## Request
Compile every line that includes the word "part".

## Dataset extract
------------------------------------------------
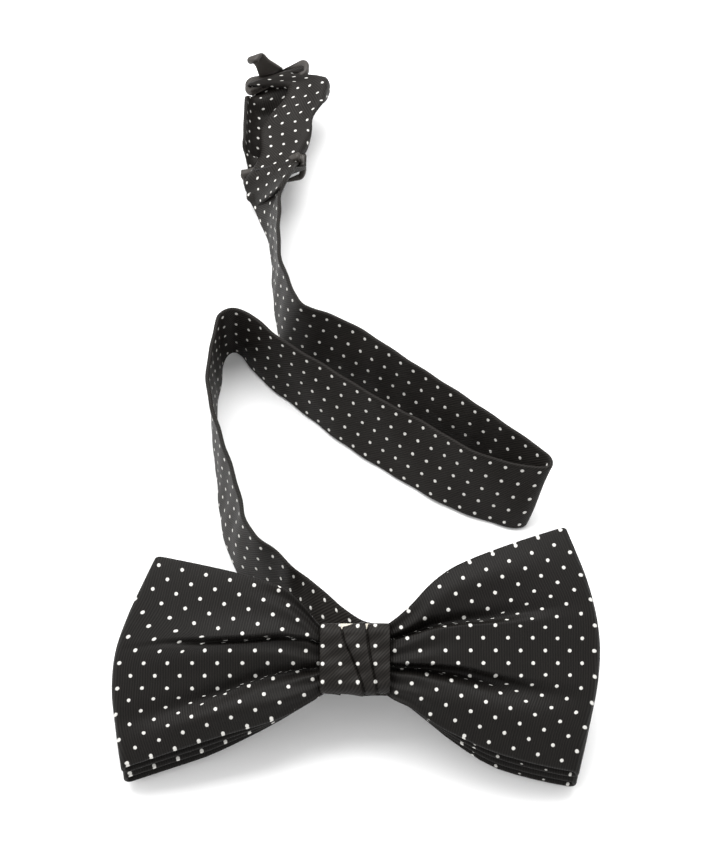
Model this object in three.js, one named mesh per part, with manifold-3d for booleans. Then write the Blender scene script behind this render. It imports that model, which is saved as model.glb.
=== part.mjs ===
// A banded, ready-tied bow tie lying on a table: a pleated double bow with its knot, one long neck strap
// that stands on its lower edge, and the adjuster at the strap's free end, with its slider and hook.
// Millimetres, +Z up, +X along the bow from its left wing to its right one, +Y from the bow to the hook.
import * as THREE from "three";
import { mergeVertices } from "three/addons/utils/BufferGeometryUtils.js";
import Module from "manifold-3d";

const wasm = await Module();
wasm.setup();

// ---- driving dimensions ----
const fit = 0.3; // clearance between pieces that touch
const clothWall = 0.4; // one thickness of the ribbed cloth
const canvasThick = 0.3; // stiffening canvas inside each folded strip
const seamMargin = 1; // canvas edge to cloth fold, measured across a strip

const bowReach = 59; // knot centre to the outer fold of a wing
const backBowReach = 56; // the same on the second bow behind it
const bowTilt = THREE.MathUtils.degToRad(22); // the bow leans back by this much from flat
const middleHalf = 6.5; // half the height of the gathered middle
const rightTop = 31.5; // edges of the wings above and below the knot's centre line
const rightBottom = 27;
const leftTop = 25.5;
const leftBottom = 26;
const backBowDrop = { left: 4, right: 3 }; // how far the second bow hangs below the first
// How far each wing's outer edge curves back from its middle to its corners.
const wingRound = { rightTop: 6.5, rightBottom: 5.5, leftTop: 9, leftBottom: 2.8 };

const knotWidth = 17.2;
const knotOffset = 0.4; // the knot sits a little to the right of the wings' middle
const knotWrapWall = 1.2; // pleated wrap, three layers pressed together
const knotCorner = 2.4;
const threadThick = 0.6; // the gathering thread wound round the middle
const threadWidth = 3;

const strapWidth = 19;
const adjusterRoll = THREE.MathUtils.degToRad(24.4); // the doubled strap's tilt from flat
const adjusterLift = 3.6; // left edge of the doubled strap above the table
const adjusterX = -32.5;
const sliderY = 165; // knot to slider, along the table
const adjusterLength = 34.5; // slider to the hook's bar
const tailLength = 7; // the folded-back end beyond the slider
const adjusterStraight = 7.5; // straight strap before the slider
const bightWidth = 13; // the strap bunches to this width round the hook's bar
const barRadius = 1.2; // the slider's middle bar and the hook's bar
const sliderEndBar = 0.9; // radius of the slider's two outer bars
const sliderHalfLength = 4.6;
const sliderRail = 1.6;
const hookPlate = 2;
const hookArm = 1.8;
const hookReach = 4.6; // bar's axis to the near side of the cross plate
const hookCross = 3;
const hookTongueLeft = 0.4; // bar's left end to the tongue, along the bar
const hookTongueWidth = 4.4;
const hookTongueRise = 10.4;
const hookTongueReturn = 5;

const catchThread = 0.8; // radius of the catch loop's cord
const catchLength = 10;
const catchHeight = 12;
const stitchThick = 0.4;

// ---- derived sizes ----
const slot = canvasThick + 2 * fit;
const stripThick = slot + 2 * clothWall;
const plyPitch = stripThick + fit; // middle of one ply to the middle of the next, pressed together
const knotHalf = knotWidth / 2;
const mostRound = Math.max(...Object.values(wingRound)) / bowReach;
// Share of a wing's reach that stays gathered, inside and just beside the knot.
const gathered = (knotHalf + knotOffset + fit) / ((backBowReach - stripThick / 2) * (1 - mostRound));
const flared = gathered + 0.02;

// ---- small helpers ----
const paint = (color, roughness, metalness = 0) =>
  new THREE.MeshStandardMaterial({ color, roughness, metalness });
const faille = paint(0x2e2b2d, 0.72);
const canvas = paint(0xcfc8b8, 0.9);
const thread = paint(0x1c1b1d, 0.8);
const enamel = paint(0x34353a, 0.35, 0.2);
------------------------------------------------
## Result of this task
Model this object in three.js, one named mesh per part, with manifold-3d for booleans. Then write the Blender scene script behind this render. It imports that model, which is saved as model.glb.
=== part.mjs ===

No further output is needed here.